The Situation
A flat shopping structure treats a €180 dress and a €28 accessory identically. When budget is constrained, Google maximises conversion volume — often by spending heavily on low-AOV, low-margin products. Scaling the budget amplified this problem: more spend, but on the wrong products, resulting in ROAS collapse.
The Turning Point
A product-level ROAS analysis revealed that 20% of SKUs drove 74% of contribution margin but received only 31% of ad spend. The budget allocation was inverted relative to profit.
What We Did — And Why
We restructured shopping campaigns into three tiers: star products (top 20% by margin), standard, and clearance — each with independent budgets and bidding targets. Performance Max campaigns were layered over the standard shopping campaigns with CRM audience signals (past purchasers, high-LTV segments) as inputs to the algorithm.
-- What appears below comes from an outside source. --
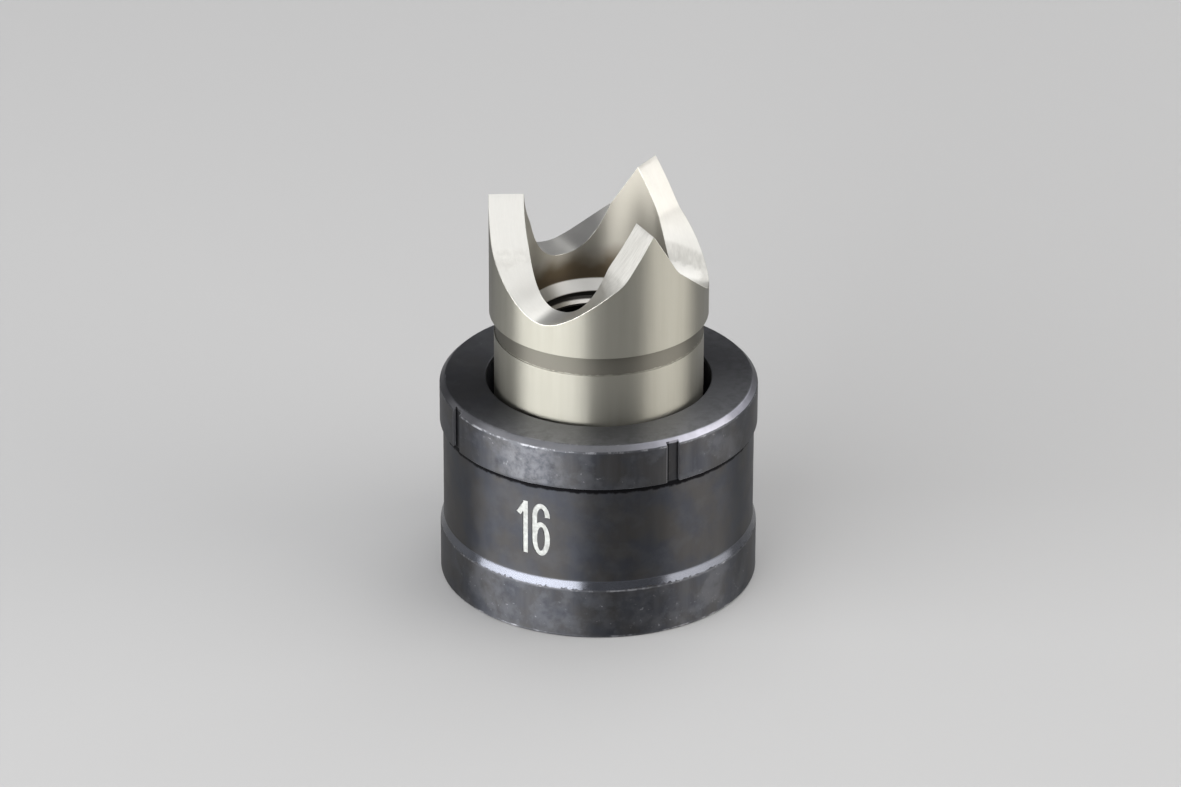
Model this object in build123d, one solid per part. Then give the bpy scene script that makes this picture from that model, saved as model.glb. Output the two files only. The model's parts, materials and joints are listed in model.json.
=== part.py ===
"""A three-point knockout punch standing in its die, in millimetres.

The origin is the centre of the die's foot, +Z is the axis that both pieces share,
and -Y is the front. The die is a cup that stands on its floor. The punch stands in
it foot down, with its three cutting points up.
"""
import os
from math import cos, radians, sin, sqrt, tan

from build123d import *

# The die: a cup with a recessed waist between a foot band and a mouth band
die_height = 15.8
band_diameter = 23.6
waist_step = 0.25
foot_band_height = 3.95
waist_taper_height = 0.7
mouth_band_height = 3.45
foot_chamfer = 0.15
mouth_chamfer = 0.42
floor_thickness = 4.0
stud_clearance = 0.25
stud_hole_chamfer = 0.4

# Alignment notches, cut through the mouth band down to the waist
notch_count = 4
notch_width = 1.0
notch_heading = 28.4

# The size number engraved in the waist, a 1 and a 6
number_heading = -24.0
number_height = 4.3
number_stroke = 0.42
number_depth = 0.06
digit_pitch = 1.4
one_stem_offset = 0.15
one_flag_width = 0.6
one_flag_drop = 1.15
six_width = 1.0
six_bowl_height = 2.36
six_hook_height = 0.9

# The punch: a shank, a turned neck and a crown with three points
cutting_diameter = 16.2
cutting_clearance = 0.25
shank_relief = 0.35
neck_depth = 0.1
neck_height = 1.57
cutting_land_height = 2.24
scallop_depth = 7.17
shank_length = 15.57
foot_edge_chamfer = 0.4
crown_bore_diameter = 11.0
crown_bore_below_scallop = 2.28

# The thread for the draw stud, as a plain bore at its major diameter
thread_diameter = 9.525
thread_foot_chamfer = 0.6

# The scallops between the points: flat flanks, and a root that rises from a flat middle
# to the flanks' feet, faster at the bore than at the cutting diameter
point_count = 3
flank_angle = 57.7
flank_foot_inside = 38.0
flank_foot_outside = 44.0
root_flatness = 0.35
root_power_inside = 2.4
root_steps = 6

# Values worked out from the sizes above
band_radius = band_diameter / 2
waist_radius = band_radius - waist_step
taper_top = foot_band_height + waist_taper_height
mouth_band_bottom = die_height - mouth_band_height
cutting_radius = cutting_diameter / 2
die_bore_radius = cutting_radius + cutting_clearance
stud_hole_radius = thread_diameter / 2 + stud_clearance
shank_radius = cutting_radius - shank_relief
neck_radius = shank_radius - neck_depth
shank_top = floor_thickness + shank_length
neck_top = shank_top + neck_height
scallop_root = neck_top + cutting_land_height
point_height = scallop_root + scallop_depth
crown_bore_radius = crown_bore_diameter / 2
countersink_top = scallop_root - crown_bore_below_scallop
thread_radius = thread_diameter / 2
thread_top = countersink_top - (crown_bore_radius - thread_radius)
half_pitch = 180.0 / point_count

# How far cutting shapes run past what they cut
overshoot = 0.5


def turned(outline):
    """A solid turned round the Z axis from an outline of (radius, height) points."""
    corners = [(radius, 0, height) for radius, height in outline]
    section = make_face(Polyline(*corners, close=True))
    return revolve(section, axis=Axis.Z)


def facing(heading, radius, height):
    """A plane that looks outwards, at a heading turned from the front towards +X."""
    angle = radians(heading)
    across = (cos(angle), sin(angle), 0)
    outwards = (sin(angle), -cos(angle), 0)
    centre = (radius * outwards[0], radius * outwards[1], height)
    return Plane(origin=centre, x_dir=across, z_dir=outwards)


def digit_one():
    """The face of a 1, with its middle at the origin."""
    top = number_height / 2
    stem = Line((one_stem_offset, -top), (one_stem_offset, top))
    flag_start = (one_stem_offset, top - number_stroke / 2)
    flag_end = (one_stem_offset - one_flag_width, top - one_flag_drop)
    return trace(stem, line_width=number_stroke) + trace(Line(flag_start, flag_end), line_width=number_stroke)


def stroke_ring(width, height):
    """The face of an upright oval drawn with one stroke, its middle line as wide and high as given."""
    half_stroke = number_stroke / 2
    outside = Ellipse(width / 2 + half_stroke, height / 2 + half_stroke)
    return outside - Ellipse(width / 2 - half_stroke, height / 2 - half_stroke)


def digit_six():
    """The face of a 6, a bowl, a back and a hook, with its middle at the origin."""
    top = (number_height - number_stroke) / 2
    bowl_middle = six_bowl_height / 2 - top
    hook_foot = top - six_hook_height
    bowl = Pos(0, bowl_middle) * stroke_ring(six_width, six_bowl_height)
    back = trace(Line((-six_width / 2, bowl_middle), (-six_width / 2, hook_foot)), line_width=number_stroke)
    upper_half = Rectangle(number_height, number_height, align=(Align.CENTER, Align.MIN))
    hook = Pos(0, hook_foot) * (stroke_ring(six_width, 2 * six_hook_height) & upper_half)
    return bowl + back + hook


def engraved_number():
    """What the size number takes out of the waist."""
    middle = facing(number_heading, waist_radius + overshoot, (taper_top + mouth_band_bottom) / 2)
    digits = Pos(-digit_pitch / 2, 0) * digit_one()
    digits += Pos(digit_pitch / 2, 0) * digit_six()
    letters = extrude(middle * digits, amount=-waist_radius)
    base = (Align.CENTER, Align.CENTER, Align.MIN)
    skin = Cylinder(waist_radius + overshoot, die_height, align=base)
    skin -= Cylinder(waist_radius - number_depth, die_height, align=base)
    return letters & skin


def make_die():
    """The die, with its notches and its number."""
    blank = turned([
        (stud_hole_radius + stud_hole_chamfer, 0),
        (band_radius - foot_chamfer, 0),
        (band_radius, foot_chamfer),
        (band_radius, foot_band_height),
        (waist_radius, taper_top),
        (waist_radius, mouth_band_bottom),
        (band_radius, mouth_band_bottom),
        (band_radius, die_height - mouth_chamfer),
        (band_radius - mouth_chamfer, die_height),
        (die_bore_radius, die_height),
        (die_bore_radius, floor_thickness),
        (stud_hole_radius, floor_thickness),
        (stud_hole_radius, stud_hole_chamfer),
    ])
    for turn in range(notch_count):
        heading = notch_heading + turn * 360 / notch_count
        middle = facing(heading, waist_radius, (mouth_band_bottom + die_height) / 2)
        depth = waist_step + overshoot
        notch = Box(notch_width, mouth_band_height, depth, align=(Align.CENTER, Align.CENTER, Align.MIN))
        blank -= middle * notch
    return blank - engraved_number()


def at_angle(radius, angle, height):
    """A point at an angle from a scallop's middle, which lies along +X."""
    return Vector(radius * cos(radians(angle)), radius * sin(radians(angle)), height)


def flank_height(radius, angle):
    """Height of a point's flat flank, which falls away from its level ridge."""
    off_ridge = radius * sin(radians(half_pitch - angle))
    return point_height - off_ridge * tan(radians(flank_angle))


def stretched(inside, outside):
    """The two ends of a ruling, run past the bore and past the cutting diameter."""
    reach = (outside - inside) * (overshoot / (cutting_radius - crown_bore_radius))
    return inside - reach, outside + reach


def root_rulings():
    """Rulings across one scallop's root, from one flank's foot to the other's."""
    foot_inside = flank_height(crown_bore_radius, flank_foot_inside)
    foot_outside = flank_height(cutting_radius, flank_foot_outside)
    rulings = []
    for step in range(-root_steps, root_steps + 1):
        along = step / root_steps
        share = sqrt(along**2 + root_flatness**2) - root_flatness
        share /= sqrt(1 + root_flatness**2) - root_flatness
        side = 1 if step > 0 else -1
        angle_inside = side * flank_foot_inside * share ** (1 / root_power_inside)
        height_inside = scallop_root + share * (foot_inside - scallop_root)
        height_outside = scallop_root + share * (foot_outside - scallop_root)
        inside = at_angle(crown_bore_radius, angle_inside, height_inside)
        outside = at_angle(cutting_radius, along * flank_foot_outside, height_outside)
        rulings.append(stretched(inside, outside))
    return rulings


def flank_floor(foot_ruling, side):
    """The flat flank beside one point, from its foot to well above its ridge."""
    past_ridge = overshoot + overshoot
    ridge = radians(side * half_pitch)
    along = Vector(cos(ridge), sin(ridge), 0)
    away = Vector(-sin(ridge), cos(ridge), 0) * side
    lift = Vector(0, 0, past_ridge * tan(radians(flank_angle)))
    reach = away * past_ridge + Vector(0, 0, point_height) + lift
    inner_end = along * (crown_bore_radius - overshoot) + reach
    outer_end = along * (cutting_radius + overshoot) + reach
    return make_face(Polyline(foot_ruling[0], foot_ruling[1], outer_end, inner_end, close=True)).face()


def scallop_cut():
    """What one scallop takes out of the crown, along +X."""
    rulings = root_rulings()
    inner_edge = Spline(*[inside for inside, outside in rulings])
    outer_edge = Spline(*[outside for inside, outside in rulings])
    floors = [
        Face.make_surface_from_curves(inner_edge.edge(), outer_edge.edge()),
        flank_floor(rulings[-1], 1),
        flank_floor(rulings[0], -1),
    ]
    headroom = Vector(0, 0, scallop_depth + die_height)
    cut = Part()
    for floor in floors:
        cut += Solid.extrude(floor, headroom)
    return cut


def make_punch():
    """The punch, turned and then scalloped."""
    blank_top = point_height + overshoot
    punch = turned([
        (thread_radius + thread_foot_chamfer, floor_thickness),
        (shank_radius - foot_edge_chamfer, floor_thickness),
        (shank_radius, floor_thickness + foot_edge_chamfer),
        (shank_radius, shank_top),
        (neck_radius, shank_top),
        (neck_radius, neck_top),
        (cutting_radius, neck_top),
        (cutting_radius, blank_top),
        (crown_bore_radius, blank_top),
        (crown_bore_radius, countersink_top),
        (thread_radius, thread_top),
        (thread_radius, floor_thickness + thread_foot_chamfer),
    ])
    cut = scallop_cut()
    for turn in range(point_count):
        punch -= Rot(0, 0, turn * 360 / point_count) * cut
    return punch


os.makedirs("parts", exist_ok=True)
export_step(make_die(), "parts/die.step")
export_step(make_punch(), "parts/punch.step")
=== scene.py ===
"""A three-point knockout punch standing in its die: its surfaces, a pale studio and the camera.

Pieces are shaped in millimetres and put in the frame's metres when they are finished. Angles
are in degrees, and a heading is turned from the front, -Y, towards +X. Sizes that the frame
holds are read from it, and the rest are named here.
"""
import json
from math import atan2, cos, degrees, hypot, pi, radians, sin, sqrt, tan

import bmesh
import bpy
from mathutils import Matrix, Vector

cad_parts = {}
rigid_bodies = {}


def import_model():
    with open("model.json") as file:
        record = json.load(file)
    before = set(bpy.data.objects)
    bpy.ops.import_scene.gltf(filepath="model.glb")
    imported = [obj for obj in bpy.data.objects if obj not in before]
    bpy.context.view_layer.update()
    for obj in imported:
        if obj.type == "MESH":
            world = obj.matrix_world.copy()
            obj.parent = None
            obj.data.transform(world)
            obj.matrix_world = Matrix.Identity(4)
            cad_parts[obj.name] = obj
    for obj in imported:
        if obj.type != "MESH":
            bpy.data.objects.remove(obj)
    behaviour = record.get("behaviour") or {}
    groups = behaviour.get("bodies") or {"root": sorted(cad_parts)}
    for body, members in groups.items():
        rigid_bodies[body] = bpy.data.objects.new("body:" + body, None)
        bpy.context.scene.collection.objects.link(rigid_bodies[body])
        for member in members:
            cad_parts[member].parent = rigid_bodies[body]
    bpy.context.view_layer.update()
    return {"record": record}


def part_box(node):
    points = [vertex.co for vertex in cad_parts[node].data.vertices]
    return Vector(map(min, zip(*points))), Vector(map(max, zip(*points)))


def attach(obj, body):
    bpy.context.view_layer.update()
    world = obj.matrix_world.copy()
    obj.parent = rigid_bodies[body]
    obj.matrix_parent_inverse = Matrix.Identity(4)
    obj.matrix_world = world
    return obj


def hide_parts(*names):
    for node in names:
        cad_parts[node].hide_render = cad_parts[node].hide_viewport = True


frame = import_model()

MM = 0.001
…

The product feed was overhauled: titles rewritten with search term data, product types mapped to Google taxonomy, and missing attributes filled for 1,200 SKUs.
Our Approach
- 1.Shopping campaign architecture by margin tier — high-margin products got aggressive bids, low-margin products were profit-protected
- 2.Performance Max campaigns layered over shopping with audience signals from CRM data
- 3.Feed optimisation: titles, descriptions, and attributes rewritten with commercial keyword data
The Results
Within 4 months, monthly revenue from paid grew from €68k to €180k — a 164% increase — while ROAS actually improved from 4.2x to 4.8x. Contribution margin held at 32% across the scaled spend.
In Their Own Words
“Shopping structure is the difference between scaling profitably and scaling into losses. The same budget, structured correctly, delivers completely different results.”